» **Given data**:
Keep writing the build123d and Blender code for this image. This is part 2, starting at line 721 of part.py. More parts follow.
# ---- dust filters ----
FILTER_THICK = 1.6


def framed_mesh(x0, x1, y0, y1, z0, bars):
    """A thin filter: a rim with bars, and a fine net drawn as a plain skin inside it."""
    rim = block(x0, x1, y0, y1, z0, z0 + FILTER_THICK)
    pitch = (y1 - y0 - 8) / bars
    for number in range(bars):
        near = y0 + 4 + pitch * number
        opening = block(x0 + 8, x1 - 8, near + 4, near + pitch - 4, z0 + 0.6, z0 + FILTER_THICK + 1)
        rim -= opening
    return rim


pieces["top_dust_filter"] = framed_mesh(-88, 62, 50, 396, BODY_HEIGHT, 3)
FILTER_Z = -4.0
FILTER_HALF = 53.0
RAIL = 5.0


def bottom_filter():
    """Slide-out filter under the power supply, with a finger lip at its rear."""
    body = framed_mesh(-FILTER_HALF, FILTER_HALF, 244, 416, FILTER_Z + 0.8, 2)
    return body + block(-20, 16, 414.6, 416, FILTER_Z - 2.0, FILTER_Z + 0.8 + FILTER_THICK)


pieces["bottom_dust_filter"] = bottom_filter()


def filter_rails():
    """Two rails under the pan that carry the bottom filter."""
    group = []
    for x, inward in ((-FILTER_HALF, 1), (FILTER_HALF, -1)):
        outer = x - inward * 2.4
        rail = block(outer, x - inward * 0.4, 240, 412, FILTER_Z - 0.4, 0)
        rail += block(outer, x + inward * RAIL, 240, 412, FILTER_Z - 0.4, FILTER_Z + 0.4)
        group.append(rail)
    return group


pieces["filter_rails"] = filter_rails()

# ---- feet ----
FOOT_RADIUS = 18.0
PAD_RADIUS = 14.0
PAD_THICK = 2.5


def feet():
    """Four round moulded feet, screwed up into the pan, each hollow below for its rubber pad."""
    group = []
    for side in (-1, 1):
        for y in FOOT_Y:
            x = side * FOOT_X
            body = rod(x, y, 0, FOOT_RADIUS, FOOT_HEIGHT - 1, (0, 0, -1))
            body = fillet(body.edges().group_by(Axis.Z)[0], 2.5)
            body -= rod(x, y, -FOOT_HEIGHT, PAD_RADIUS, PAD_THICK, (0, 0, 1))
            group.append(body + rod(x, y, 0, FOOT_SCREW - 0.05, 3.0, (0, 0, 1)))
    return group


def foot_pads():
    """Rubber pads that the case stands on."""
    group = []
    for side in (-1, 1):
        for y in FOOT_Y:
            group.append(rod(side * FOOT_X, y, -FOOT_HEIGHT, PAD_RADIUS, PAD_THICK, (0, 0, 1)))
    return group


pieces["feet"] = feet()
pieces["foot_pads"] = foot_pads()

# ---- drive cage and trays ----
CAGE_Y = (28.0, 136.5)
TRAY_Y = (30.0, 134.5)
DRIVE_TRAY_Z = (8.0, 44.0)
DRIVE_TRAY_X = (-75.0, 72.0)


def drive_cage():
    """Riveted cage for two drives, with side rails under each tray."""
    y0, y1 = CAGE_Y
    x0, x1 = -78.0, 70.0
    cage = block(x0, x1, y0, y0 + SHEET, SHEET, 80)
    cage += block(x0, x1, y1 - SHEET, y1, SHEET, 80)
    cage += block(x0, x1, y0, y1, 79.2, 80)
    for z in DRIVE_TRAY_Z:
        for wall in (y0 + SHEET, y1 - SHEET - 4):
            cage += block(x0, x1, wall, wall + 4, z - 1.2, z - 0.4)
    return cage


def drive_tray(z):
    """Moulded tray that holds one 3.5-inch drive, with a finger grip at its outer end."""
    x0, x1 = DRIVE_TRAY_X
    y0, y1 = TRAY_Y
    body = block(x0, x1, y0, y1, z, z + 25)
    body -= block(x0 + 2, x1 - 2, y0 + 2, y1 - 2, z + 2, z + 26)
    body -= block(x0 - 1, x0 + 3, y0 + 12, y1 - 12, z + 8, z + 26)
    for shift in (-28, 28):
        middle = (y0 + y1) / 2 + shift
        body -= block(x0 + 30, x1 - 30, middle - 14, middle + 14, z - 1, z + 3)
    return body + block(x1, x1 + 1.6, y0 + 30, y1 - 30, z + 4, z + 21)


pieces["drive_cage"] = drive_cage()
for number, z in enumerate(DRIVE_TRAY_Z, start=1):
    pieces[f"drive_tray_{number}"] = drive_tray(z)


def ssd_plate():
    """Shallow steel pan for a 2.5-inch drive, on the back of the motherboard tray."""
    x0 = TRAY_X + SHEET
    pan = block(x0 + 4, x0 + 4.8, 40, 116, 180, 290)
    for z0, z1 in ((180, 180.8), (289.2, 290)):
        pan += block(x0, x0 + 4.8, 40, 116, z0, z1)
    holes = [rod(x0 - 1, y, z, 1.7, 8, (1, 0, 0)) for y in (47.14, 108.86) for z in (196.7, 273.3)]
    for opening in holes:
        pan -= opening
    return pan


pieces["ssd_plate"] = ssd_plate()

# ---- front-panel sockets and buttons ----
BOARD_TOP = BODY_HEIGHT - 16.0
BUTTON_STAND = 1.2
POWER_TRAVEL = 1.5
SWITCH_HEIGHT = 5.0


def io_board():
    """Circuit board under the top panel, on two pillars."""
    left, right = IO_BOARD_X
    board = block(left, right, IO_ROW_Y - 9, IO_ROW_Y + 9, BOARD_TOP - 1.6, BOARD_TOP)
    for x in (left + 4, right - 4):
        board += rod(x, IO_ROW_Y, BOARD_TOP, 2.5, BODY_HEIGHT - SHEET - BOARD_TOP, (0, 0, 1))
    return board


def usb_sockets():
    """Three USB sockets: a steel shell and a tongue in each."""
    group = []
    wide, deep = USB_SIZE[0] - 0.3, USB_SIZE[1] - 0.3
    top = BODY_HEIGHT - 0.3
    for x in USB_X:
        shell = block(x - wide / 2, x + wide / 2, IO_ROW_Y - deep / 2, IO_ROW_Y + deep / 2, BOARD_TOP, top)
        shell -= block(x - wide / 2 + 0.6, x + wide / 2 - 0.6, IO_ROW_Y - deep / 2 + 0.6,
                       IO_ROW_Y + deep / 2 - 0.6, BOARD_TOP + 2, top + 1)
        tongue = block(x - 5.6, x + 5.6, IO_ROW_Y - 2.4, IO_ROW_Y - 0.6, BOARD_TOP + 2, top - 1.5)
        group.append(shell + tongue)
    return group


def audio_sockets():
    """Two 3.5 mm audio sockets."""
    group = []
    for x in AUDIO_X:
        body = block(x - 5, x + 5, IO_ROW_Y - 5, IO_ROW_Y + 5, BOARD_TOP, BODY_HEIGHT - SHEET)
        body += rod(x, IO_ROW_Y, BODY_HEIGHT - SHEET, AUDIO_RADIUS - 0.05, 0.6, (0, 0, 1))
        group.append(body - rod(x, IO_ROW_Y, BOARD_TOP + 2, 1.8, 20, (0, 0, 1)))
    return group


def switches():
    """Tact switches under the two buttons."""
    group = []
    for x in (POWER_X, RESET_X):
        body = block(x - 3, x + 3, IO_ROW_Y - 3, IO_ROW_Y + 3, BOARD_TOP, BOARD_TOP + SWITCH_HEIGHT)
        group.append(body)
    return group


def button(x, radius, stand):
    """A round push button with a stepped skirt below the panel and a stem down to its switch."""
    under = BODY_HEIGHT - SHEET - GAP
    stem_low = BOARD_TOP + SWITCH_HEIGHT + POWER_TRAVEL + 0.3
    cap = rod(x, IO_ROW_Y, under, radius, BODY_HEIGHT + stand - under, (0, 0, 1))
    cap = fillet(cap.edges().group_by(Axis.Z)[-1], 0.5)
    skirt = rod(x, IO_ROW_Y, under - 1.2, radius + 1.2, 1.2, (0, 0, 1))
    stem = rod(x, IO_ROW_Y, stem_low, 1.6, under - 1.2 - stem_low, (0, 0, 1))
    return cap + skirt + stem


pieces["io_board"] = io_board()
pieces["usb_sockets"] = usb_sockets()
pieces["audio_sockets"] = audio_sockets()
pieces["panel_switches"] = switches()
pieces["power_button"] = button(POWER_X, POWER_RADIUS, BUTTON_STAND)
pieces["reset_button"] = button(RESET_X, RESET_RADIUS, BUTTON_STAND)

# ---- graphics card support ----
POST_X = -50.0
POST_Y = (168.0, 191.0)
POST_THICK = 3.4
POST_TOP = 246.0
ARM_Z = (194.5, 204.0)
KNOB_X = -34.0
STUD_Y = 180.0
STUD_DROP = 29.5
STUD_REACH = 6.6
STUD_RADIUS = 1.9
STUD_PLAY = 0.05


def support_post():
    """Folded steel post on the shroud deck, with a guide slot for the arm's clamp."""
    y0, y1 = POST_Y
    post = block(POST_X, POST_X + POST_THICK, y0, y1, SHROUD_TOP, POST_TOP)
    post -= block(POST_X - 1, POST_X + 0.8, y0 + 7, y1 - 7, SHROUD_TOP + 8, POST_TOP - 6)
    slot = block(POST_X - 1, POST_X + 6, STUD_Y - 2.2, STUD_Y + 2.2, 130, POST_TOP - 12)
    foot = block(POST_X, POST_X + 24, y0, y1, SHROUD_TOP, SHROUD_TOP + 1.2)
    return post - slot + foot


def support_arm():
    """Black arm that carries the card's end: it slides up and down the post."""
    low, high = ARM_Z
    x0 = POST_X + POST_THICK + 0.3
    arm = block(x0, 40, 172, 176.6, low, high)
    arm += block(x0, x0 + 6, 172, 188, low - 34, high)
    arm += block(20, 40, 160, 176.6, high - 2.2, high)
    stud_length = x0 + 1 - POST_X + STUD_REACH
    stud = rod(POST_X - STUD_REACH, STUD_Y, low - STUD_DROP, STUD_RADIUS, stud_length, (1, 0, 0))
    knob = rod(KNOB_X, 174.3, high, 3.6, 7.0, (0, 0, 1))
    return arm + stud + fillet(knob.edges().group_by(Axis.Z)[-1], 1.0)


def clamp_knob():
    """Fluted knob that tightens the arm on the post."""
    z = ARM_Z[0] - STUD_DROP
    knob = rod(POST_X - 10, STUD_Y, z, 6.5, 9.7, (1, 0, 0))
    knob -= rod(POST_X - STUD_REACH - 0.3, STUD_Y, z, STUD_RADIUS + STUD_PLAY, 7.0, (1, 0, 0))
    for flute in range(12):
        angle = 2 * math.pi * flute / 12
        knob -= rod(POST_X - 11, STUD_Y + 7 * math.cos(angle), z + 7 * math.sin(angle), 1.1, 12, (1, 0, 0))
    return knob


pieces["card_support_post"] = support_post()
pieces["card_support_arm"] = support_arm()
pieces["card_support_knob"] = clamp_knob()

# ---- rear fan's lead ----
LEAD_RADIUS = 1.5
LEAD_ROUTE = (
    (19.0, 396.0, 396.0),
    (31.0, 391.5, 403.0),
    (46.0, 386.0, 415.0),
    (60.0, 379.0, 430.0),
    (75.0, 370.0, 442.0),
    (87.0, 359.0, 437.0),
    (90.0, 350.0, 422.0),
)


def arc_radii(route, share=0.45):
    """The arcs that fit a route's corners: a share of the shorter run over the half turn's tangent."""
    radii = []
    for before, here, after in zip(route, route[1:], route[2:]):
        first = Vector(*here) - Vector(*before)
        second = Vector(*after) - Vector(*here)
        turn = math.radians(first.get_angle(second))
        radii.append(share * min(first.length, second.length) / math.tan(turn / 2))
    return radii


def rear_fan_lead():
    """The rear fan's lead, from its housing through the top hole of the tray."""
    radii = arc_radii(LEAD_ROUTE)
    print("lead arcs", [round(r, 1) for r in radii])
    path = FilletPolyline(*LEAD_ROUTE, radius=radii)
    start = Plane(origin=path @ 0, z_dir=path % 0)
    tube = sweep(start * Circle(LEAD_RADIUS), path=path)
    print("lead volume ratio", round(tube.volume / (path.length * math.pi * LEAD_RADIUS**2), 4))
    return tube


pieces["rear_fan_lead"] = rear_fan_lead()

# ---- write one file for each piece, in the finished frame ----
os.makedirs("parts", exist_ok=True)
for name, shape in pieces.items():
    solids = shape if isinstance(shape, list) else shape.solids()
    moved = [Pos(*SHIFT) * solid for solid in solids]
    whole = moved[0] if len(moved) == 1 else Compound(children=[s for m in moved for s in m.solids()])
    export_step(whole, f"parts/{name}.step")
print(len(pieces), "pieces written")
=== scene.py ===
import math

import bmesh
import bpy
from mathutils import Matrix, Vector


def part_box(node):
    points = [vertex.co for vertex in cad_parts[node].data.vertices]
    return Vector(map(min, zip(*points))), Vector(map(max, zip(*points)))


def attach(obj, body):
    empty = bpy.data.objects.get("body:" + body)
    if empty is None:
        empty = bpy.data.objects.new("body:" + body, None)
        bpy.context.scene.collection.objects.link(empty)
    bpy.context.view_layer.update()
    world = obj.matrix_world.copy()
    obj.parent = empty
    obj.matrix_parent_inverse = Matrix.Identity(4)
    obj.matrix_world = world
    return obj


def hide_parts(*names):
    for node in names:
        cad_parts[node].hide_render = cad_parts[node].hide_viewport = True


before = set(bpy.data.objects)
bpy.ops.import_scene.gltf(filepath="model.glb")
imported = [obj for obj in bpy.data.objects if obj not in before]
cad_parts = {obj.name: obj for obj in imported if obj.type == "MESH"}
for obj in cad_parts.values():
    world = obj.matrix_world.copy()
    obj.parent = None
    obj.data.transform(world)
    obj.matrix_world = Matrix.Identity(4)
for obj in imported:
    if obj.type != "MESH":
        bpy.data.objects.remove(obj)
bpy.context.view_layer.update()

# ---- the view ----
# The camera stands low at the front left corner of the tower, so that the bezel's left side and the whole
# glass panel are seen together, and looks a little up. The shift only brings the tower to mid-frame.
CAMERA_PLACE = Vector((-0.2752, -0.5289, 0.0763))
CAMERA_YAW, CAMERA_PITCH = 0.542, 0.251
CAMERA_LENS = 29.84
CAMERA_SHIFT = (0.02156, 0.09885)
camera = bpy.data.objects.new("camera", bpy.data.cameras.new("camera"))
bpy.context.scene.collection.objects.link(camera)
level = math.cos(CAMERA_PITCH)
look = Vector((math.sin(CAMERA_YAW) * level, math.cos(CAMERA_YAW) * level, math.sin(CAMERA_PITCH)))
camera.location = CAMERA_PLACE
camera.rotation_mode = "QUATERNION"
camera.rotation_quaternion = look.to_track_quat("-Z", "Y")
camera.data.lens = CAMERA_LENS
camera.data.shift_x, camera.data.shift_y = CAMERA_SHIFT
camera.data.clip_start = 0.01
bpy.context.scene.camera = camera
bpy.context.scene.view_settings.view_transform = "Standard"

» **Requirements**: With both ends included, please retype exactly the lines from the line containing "obj.parent = None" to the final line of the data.

» **Task response**:
    obj.parent = None
    obj.data.transform(world)
    obj.matrix_world = Matrix.Identity(4)
for obj in imported:
    if obj.type != "MESH":
        bpy.data.objects.remove(obj)
bpy.context.view_layer.update()

# ---- the view ----
# The camera stands low at the front left corner of the tower, so that the bezel's left side and the whole
# glass panel are seen together, and looks a little up. The shift only brings the tower to mid-frame.
CAMERA_PLACE = Vector((-0.2752, -0.5289, 0.0763))
CAMERA_YAW, CAMERA_PITCH = 0.542, 0.251
CAMERA_LENS = 29.84
CAMERA_SHIFT = (0.02156, 0.09885)
camera = bpy.data.objects.new("camera", bpy.data.cameras.new("camera"))
bpy.context.scene.collection.objects.link(camera)
level = math.cos(CAMERA_PITCH)
look = Vector((math.sin(CAMERA_YAW) * level, math.cos(CAMERA_YAW) * level, math.sin(CAMERA_PITCH)))
camera.location = CAMERA_PLACE
camera.rotation_mode = "QUATERNION"
camera.rotation_quaternion = look.to_track_quat("-Z", "Y")
camera.data.lens = CAMERA_LENS
camera.data.shift_x, camera.data.shift_y = CAMERA_SHIFT
camera.data.clip_start = 0.01
bpy.context.scene.camera = camera
bpy.context.scene.view_settings.view_transform = "Standard"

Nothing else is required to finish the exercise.